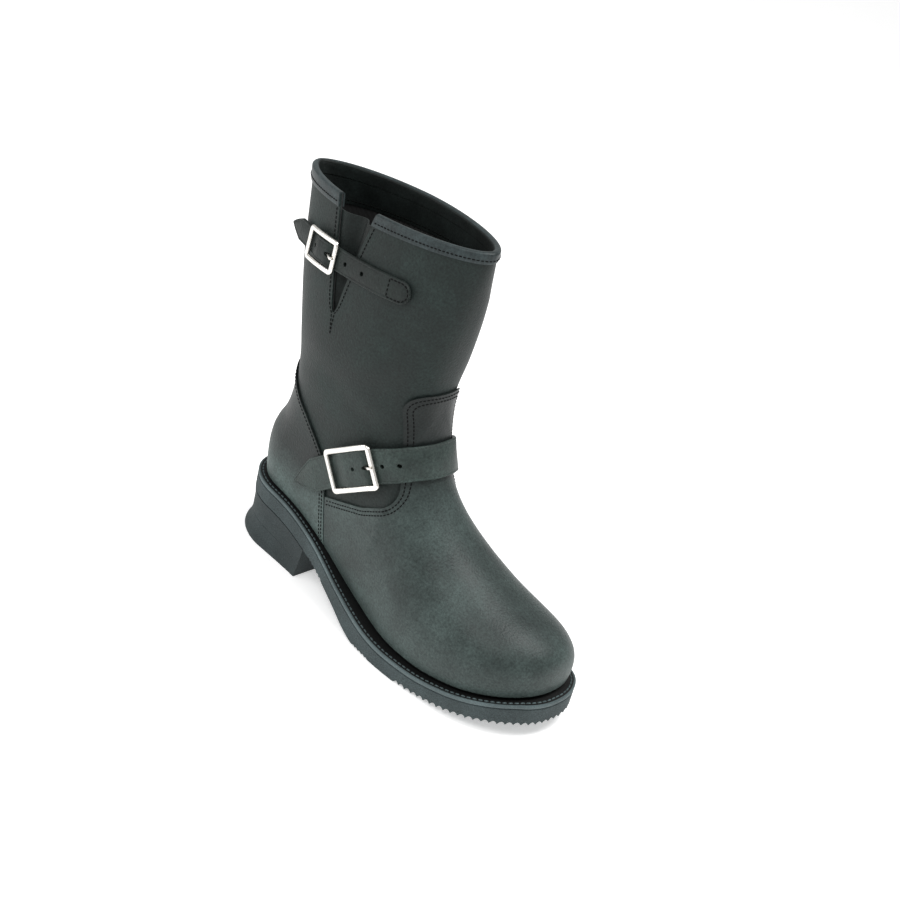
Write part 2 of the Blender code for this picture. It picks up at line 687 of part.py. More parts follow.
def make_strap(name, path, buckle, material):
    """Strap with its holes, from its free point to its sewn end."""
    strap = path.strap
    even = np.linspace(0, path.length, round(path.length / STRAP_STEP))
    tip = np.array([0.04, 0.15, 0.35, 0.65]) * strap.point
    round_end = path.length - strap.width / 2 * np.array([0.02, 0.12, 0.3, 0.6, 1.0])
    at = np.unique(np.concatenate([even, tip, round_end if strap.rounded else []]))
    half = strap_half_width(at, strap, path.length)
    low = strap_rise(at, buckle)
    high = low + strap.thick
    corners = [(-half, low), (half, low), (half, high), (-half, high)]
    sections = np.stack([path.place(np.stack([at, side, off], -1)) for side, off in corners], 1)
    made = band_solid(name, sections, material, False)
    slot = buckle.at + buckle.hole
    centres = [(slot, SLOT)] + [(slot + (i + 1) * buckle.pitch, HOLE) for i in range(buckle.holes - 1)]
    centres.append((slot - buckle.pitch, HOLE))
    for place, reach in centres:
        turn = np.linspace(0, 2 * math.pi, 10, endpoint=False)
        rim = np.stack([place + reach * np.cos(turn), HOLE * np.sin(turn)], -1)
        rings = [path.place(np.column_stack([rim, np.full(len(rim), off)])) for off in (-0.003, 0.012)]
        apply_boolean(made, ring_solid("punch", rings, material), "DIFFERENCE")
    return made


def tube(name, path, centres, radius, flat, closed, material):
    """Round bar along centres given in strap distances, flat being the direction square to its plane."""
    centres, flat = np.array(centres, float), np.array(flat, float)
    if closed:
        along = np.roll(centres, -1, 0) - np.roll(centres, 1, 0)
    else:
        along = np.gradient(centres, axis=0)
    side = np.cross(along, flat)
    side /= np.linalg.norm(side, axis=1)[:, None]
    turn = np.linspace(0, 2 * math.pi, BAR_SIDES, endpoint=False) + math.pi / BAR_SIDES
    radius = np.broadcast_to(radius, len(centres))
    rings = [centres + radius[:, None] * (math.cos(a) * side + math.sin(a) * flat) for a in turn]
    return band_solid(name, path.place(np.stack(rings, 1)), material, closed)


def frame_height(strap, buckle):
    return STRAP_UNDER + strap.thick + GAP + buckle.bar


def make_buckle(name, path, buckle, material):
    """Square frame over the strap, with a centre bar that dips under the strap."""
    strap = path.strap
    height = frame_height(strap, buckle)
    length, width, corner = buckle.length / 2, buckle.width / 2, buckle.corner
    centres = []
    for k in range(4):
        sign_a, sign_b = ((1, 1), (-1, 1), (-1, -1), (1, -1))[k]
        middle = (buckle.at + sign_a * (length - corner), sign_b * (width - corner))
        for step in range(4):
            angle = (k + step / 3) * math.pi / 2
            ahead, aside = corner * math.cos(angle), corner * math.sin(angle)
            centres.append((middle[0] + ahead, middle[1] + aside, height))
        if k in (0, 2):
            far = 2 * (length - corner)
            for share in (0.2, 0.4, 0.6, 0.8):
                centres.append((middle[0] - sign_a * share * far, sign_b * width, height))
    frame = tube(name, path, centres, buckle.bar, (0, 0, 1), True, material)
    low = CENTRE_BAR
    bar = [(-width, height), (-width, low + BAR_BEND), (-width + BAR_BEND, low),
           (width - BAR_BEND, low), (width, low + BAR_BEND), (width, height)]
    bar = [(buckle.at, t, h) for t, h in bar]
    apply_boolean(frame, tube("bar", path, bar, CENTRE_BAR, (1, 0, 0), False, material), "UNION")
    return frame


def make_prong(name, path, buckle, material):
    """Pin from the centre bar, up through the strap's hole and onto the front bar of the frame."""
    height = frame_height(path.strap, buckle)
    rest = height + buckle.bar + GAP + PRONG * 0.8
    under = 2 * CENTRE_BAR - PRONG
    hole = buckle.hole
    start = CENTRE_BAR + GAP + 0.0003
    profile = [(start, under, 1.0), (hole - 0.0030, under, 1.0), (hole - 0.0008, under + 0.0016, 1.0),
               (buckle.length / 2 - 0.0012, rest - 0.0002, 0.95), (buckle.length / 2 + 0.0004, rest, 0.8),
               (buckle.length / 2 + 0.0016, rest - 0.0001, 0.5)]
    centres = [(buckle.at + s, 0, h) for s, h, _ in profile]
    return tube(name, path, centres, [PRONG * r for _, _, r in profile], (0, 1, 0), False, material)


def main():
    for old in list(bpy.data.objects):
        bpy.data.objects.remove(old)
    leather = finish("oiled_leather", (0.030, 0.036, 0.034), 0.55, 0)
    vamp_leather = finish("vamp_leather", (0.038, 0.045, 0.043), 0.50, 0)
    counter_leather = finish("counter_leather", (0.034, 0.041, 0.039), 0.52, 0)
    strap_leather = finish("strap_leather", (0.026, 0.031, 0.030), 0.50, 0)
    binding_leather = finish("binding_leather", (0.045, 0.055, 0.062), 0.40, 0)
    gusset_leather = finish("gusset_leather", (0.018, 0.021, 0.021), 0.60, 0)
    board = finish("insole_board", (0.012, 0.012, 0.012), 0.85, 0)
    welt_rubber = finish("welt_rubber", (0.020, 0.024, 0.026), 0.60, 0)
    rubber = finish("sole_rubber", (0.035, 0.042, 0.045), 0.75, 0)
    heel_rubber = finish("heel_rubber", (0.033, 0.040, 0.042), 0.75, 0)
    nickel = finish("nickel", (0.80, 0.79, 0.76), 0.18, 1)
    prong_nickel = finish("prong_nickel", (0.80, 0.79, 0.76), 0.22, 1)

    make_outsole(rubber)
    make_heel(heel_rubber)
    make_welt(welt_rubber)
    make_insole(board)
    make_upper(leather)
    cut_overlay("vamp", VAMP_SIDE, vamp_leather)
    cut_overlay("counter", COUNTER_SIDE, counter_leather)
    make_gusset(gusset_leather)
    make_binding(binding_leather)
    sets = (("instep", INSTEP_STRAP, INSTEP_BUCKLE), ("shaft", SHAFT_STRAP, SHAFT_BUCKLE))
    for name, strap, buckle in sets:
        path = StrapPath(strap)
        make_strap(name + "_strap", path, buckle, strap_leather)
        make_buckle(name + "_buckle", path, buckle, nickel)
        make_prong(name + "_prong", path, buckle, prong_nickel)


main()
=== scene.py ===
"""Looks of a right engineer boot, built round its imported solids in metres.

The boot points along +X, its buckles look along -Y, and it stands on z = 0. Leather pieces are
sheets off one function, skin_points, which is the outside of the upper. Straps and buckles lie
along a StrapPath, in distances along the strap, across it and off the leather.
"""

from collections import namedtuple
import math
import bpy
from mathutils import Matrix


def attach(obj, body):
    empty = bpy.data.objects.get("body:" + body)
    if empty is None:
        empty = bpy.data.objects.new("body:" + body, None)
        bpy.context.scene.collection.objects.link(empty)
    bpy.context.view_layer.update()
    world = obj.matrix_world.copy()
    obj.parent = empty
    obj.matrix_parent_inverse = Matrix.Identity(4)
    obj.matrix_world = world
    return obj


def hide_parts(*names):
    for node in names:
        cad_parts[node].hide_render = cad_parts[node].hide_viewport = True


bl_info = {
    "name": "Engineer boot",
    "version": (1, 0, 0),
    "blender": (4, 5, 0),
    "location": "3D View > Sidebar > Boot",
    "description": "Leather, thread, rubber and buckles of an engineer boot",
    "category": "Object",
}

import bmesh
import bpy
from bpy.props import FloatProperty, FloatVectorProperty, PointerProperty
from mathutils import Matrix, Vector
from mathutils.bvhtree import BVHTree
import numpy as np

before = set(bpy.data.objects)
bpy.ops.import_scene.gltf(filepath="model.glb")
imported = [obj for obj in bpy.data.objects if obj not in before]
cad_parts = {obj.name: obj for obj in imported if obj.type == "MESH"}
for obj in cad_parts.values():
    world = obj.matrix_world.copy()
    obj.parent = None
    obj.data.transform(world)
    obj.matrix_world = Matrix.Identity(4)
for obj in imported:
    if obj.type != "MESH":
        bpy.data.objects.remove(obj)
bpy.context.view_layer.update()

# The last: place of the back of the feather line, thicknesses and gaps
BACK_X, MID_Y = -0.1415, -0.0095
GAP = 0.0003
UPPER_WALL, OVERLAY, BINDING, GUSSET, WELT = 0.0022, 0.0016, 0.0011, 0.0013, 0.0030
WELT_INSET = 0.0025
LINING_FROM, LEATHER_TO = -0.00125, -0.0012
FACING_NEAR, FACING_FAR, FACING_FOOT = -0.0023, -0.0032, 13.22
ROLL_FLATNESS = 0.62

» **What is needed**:
Begin at the line containing "make_outsole(rubber)", end at the line containing "import numpy as np", and reproduce every line in that range exactly, both ends included.

» **Answer to this task**:
    make_outsole(rubber)
    make_heel(heel_rubber)
    make_welt(welt_rubber)
    make_insole(board)
    make_upper(leather)
    cut_overlay("vamp", VAMP_SIDE, vamp_leather)
    cut_overlay("counter", COUNTER_SIDE, counter_leather)
    make_gusset(gusset_leather)
    make_binding(binding_leather)
    sets = (("instep", INSTEP_STRAP, INSTEP_BUCKLE), ("shaft", SHAFT_STRAP, SHAFT_BUCKLE))
    for name, strap, buckle in sets:
        path = StrapPath(strap)
        make_strap(name + "_strap", path, buckle, strap_leather)
        make_buckle(name + "_buckle", path, buckle, nickel)
        make_prong(name + "_prong", path, buckle, prong_nickel)


main()
=== scene.py ===
"""Looks of a right engineer boot, built round its imported solids in metres.

The boot points along +X, its buckles look along -Y, and it stands on z = 0. Leather pieces are
sheets off one function, skin_points, which is the outside of the upper. Straps and buckles lie
along a StrapPath, in distances along the strap, across it and off the leather.
"""

from collections import namedtuple
import math
import bpy
from mathutils import Matrix


def attach(obj, body):
    empty = bpy.data.objects.get("body:" + body)
    if empty is None:
        empty = bpy.data.objects.new("body:" + body, None)
        bpy.context.scene.collection.objects.link(empty)
    bpy.context.view_layer.update()
    world = obj.matrix_world.copy()
    obj.parent = empty
    obj.matrix_parent_inverse = Matrix.Identity(4)
    obj.matrix_world = world
    return obj


def hide_parts(*names):
    for node in names:
        cad_parts[node].hide_render = cad_parts[node].hide_viewport = True


bl_info = {
    "name": "Engineer boot",
    "version": (1, 0, 0),
    "blender": (4, 5, 0),
    "location": "3D View > Sidebar > Boot",
    "description": "Leather, thread, rubber and buckles of an engineer boot",
    "category": "Object",
}

import bmesh
import bpy
from bpy.props import FloatProperty, FloatVectorProperty, PointerProperty
from mathutils import Matrix, Vector
from mathutils.bvhtree import BVHTree
import numpy as np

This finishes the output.